Task to complete: Reproduce exactly the lines below, from the first through the one containing "a soft lamp in front of the riser.", and nothing more.

Available data:

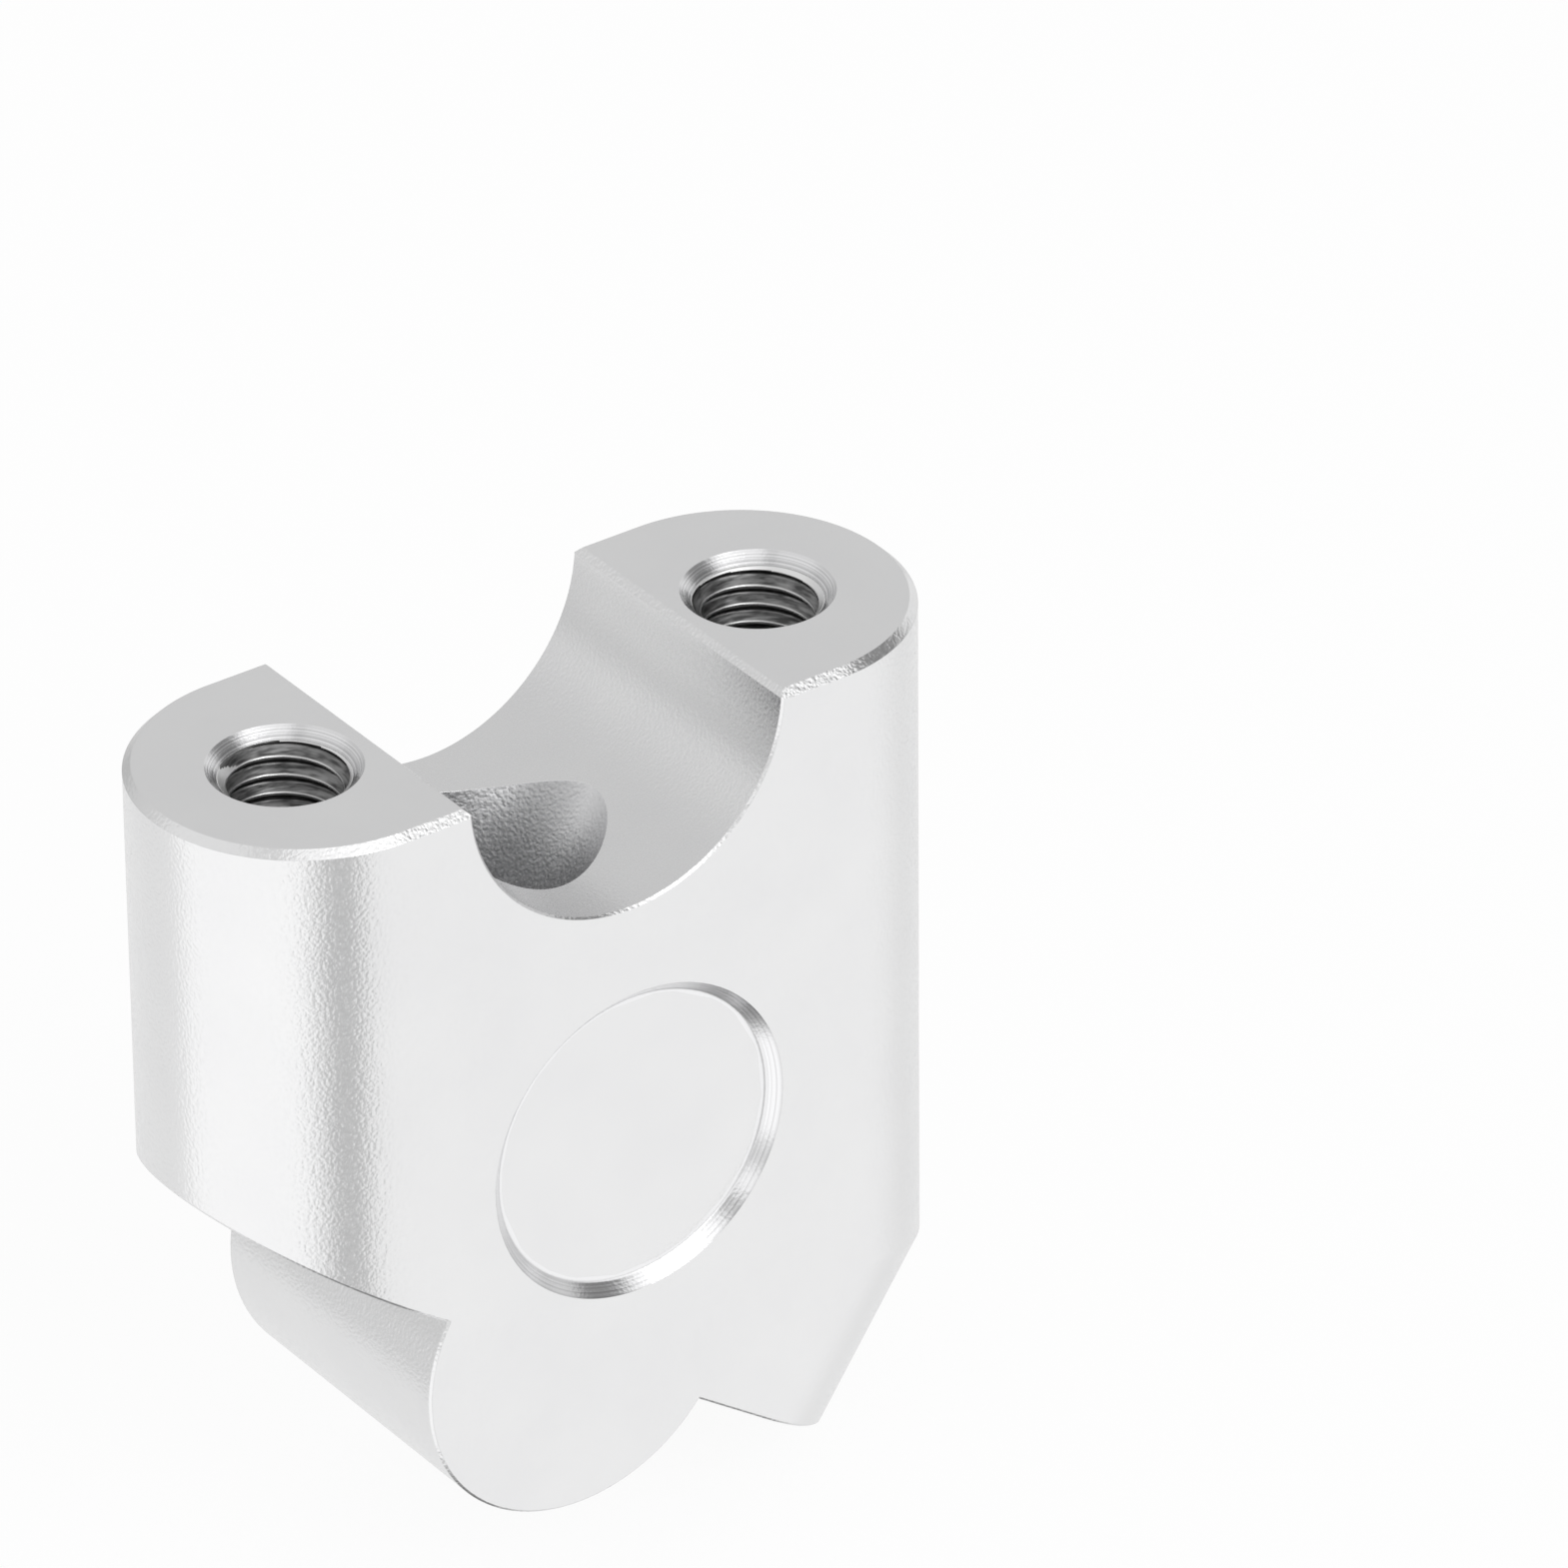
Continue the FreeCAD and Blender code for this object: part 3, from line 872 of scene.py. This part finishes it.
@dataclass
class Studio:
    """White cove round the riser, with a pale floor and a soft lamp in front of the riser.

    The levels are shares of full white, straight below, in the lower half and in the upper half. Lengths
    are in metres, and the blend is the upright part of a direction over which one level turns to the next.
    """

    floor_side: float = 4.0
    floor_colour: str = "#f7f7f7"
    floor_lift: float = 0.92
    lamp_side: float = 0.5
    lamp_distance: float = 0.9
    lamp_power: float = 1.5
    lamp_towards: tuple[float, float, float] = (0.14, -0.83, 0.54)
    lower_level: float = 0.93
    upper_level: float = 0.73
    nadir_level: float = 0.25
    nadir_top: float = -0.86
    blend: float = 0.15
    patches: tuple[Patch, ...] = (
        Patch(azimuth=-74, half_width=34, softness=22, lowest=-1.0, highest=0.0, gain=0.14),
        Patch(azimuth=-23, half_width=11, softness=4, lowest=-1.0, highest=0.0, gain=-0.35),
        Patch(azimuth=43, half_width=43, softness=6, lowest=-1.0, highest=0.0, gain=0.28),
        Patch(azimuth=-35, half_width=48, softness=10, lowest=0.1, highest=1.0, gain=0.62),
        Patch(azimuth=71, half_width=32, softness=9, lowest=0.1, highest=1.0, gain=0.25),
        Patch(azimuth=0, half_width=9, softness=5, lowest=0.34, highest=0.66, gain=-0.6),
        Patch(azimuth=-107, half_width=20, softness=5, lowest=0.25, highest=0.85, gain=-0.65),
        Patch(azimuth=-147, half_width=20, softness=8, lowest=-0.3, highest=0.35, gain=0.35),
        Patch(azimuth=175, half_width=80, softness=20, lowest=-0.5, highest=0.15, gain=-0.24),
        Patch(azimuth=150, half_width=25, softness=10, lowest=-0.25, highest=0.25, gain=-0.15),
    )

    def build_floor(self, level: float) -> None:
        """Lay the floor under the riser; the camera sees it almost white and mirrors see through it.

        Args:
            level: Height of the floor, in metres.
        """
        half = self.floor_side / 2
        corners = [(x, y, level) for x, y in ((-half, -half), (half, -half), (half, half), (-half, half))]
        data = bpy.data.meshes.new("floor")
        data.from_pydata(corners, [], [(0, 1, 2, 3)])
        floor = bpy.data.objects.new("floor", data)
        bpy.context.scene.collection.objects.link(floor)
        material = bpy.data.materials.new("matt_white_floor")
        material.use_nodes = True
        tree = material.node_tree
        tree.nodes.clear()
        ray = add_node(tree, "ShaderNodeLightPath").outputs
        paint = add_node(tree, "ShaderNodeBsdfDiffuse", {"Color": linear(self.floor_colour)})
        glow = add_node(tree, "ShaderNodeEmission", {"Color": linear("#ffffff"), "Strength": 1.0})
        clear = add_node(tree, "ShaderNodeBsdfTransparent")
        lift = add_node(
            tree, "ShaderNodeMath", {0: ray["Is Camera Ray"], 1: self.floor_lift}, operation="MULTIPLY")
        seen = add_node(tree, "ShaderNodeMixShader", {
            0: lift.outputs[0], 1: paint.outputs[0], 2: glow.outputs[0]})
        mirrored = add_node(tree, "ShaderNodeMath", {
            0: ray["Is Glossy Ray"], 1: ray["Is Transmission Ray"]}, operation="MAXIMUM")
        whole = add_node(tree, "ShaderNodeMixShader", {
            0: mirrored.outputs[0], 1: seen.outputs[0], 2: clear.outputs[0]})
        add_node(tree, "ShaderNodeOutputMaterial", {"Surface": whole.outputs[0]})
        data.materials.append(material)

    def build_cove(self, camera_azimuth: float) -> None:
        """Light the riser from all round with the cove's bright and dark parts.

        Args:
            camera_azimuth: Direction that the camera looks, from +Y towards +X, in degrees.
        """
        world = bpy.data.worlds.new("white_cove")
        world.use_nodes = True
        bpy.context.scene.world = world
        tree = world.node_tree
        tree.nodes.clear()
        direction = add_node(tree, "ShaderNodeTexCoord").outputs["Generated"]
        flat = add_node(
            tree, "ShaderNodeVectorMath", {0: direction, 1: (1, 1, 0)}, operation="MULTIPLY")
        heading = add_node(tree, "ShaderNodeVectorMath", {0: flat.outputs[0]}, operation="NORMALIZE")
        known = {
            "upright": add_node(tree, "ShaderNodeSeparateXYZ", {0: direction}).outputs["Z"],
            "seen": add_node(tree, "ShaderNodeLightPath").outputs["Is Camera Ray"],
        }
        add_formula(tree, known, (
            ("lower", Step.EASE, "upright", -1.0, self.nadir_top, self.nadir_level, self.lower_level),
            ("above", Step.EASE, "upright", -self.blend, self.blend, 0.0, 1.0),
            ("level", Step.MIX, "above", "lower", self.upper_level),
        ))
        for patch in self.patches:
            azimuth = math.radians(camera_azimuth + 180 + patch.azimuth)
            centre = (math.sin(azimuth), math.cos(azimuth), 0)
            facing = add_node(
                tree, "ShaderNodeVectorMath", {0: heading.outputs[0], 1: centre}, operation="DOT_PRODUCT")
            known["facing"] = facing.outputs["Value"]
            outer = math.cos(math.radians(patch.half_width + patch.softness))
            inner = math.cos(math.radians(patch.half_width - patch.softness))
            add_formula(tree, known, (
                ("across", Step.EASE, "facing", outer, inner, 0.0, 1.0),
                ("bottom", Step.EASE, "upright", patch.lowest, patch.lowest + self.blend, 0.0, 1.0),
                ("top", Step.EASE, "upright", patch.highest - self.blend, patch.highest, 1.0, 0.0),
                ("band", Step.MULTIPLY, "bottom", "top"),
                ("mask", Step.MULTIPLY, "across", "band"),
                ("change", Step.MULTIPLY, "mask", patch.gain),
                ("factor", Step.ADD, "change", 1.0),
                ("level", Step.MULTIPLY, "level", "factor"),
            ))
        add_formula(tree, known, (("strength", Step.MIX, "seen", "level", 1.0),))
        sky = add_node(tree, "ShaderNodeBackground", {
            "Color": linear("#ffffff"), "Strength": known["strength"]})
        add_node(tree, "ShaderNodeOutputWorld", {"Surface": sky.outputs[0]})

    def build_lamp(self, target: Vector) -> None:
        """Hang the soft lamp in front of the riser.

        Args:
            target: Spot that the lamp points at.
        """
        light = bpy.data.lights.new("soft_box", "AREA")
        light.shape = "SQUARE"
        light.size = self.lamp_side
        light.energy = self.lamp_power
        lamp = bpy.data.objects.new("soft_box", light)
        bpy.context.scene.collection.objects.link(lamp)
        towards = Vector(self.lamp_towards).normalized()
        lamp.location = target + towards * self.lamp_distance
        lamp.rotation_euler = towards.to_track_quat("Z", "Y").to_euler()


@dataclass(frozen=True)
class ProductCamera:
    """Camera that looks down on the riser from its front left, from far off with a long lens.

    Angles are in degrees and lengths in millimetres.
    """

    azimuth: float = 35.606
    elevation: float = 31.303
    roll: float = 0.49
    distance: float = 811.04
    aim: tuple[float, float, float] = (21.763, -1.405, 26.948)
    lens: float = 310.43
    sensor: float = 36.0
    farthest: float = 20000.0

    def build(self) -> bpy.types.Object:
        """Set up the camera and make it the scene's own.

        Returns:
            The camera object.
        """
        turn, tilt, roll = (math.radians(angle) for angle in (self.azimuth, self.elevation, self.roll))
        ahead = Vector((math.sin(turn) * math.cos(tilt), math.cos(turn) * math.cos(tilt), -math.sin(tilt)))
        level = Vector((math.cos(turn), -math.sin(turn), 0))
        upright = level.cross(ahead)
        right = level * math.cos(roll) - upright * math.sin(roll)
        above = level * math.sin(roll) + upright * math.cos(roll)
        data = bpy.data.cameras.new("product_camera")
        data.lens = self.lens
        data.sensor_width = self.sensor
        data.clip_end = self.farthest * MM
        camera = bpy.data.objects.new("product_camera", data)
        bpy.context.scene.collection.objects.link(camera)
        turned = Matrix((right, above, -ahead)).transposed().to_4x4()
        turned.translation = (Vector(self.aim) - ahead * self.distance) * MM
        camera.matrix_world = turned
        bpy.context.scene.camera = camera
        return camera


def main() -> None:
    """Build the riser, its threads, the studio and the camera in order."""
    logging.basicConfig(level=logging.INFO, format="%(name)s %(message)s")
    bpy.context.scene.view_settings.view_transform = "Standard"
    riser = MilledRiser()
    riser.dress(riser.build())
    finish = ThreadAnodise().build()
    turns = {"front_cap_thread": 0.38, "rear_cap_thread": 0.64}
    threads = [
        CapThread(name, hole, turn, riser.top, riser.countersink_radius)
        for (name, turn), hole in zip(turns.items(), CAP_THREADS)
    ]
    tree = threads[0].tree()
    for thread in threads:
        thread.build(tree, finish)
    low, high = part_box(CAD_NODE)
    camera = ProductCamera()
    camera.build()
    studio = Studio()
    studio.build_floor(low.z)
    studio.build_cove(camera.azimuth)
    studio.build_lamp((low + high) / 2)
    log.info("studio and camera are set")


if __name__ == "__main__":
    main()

The output:
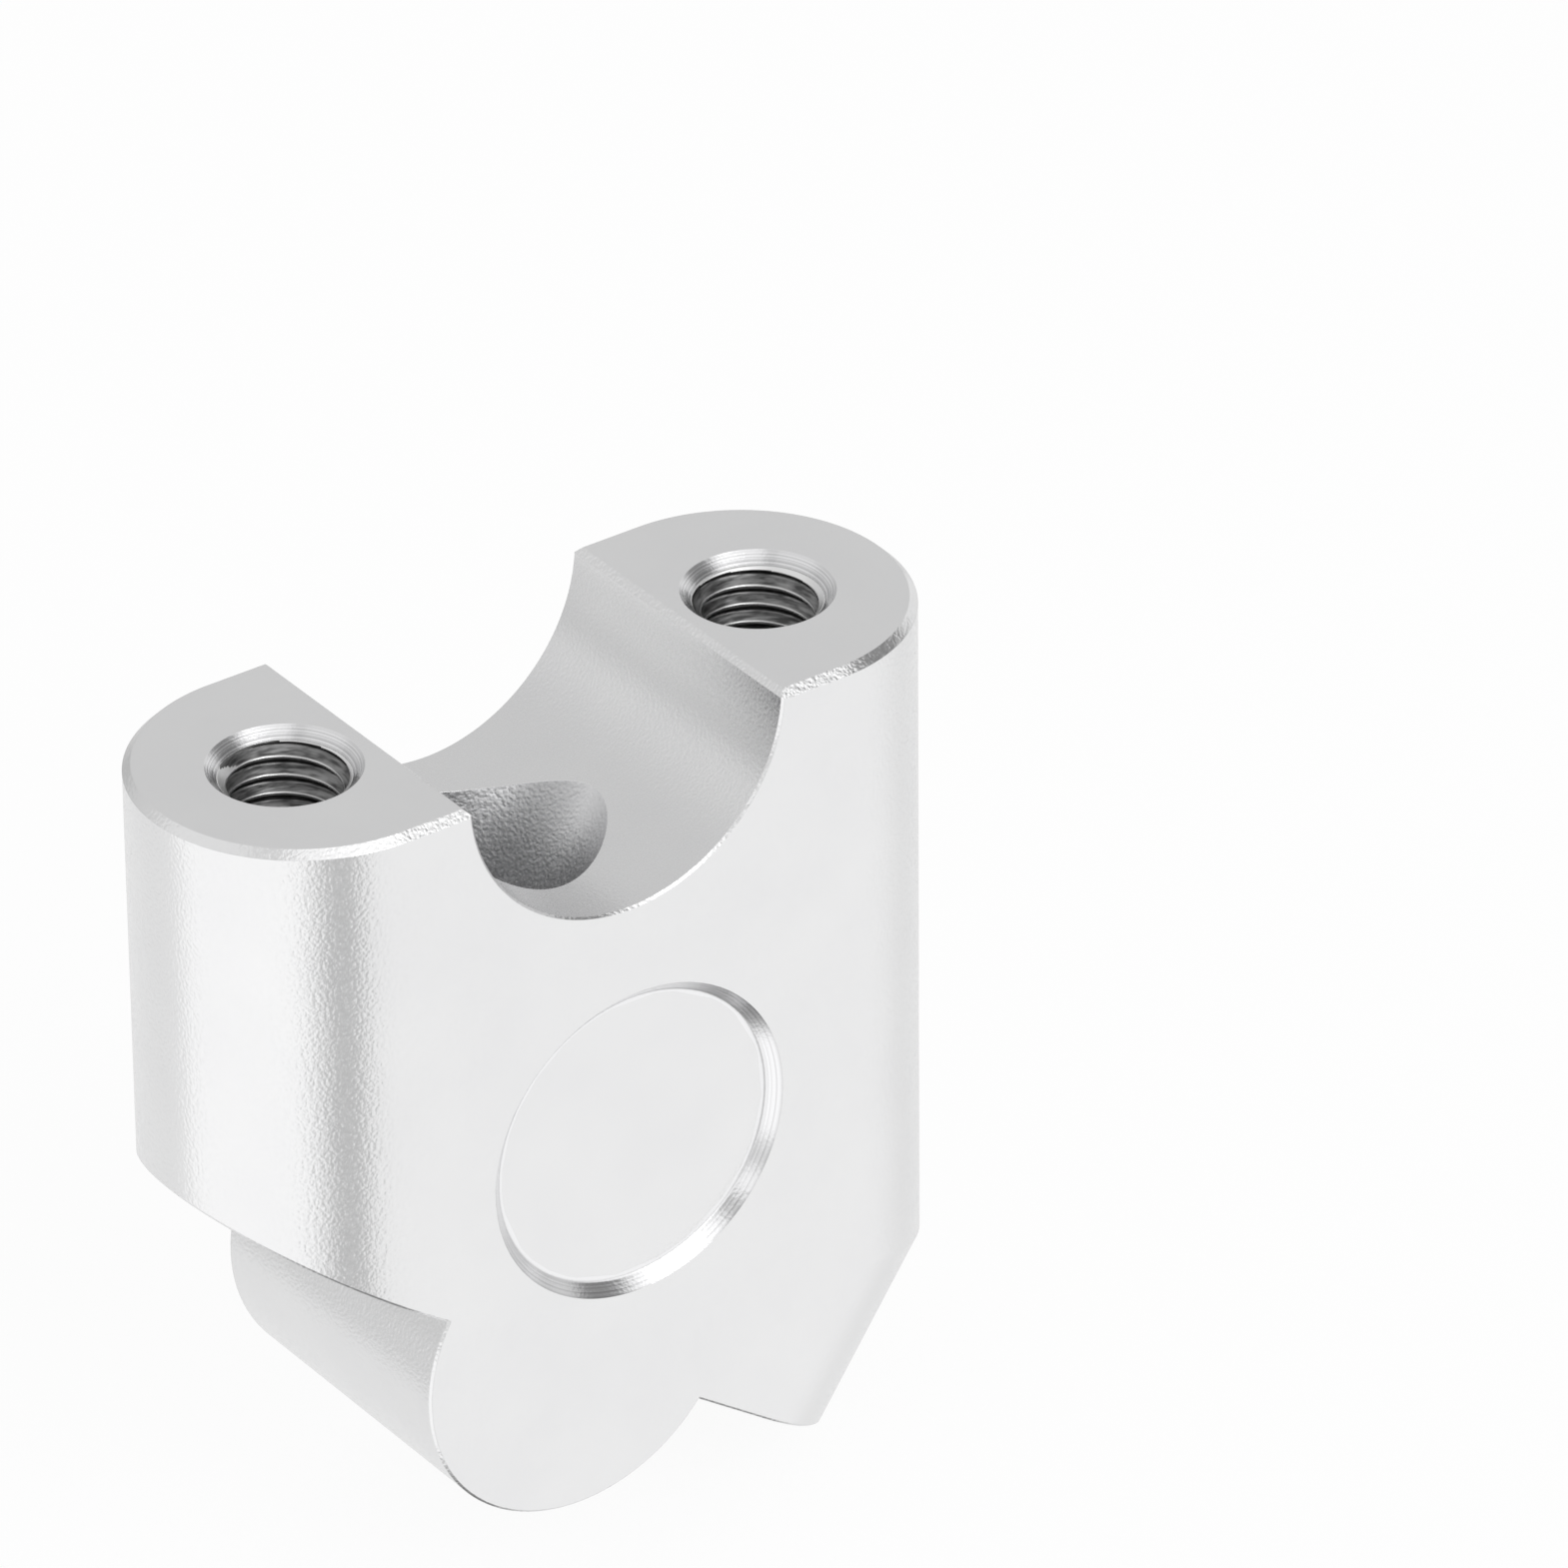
Continue the FreeCAD and Blender code for this object: part 3, from line 872 of scene.py. This part finishes it.
@dataclass
class Studio:
    """White cove round the riser, with a pale floor and a soft lamp in front of the riser.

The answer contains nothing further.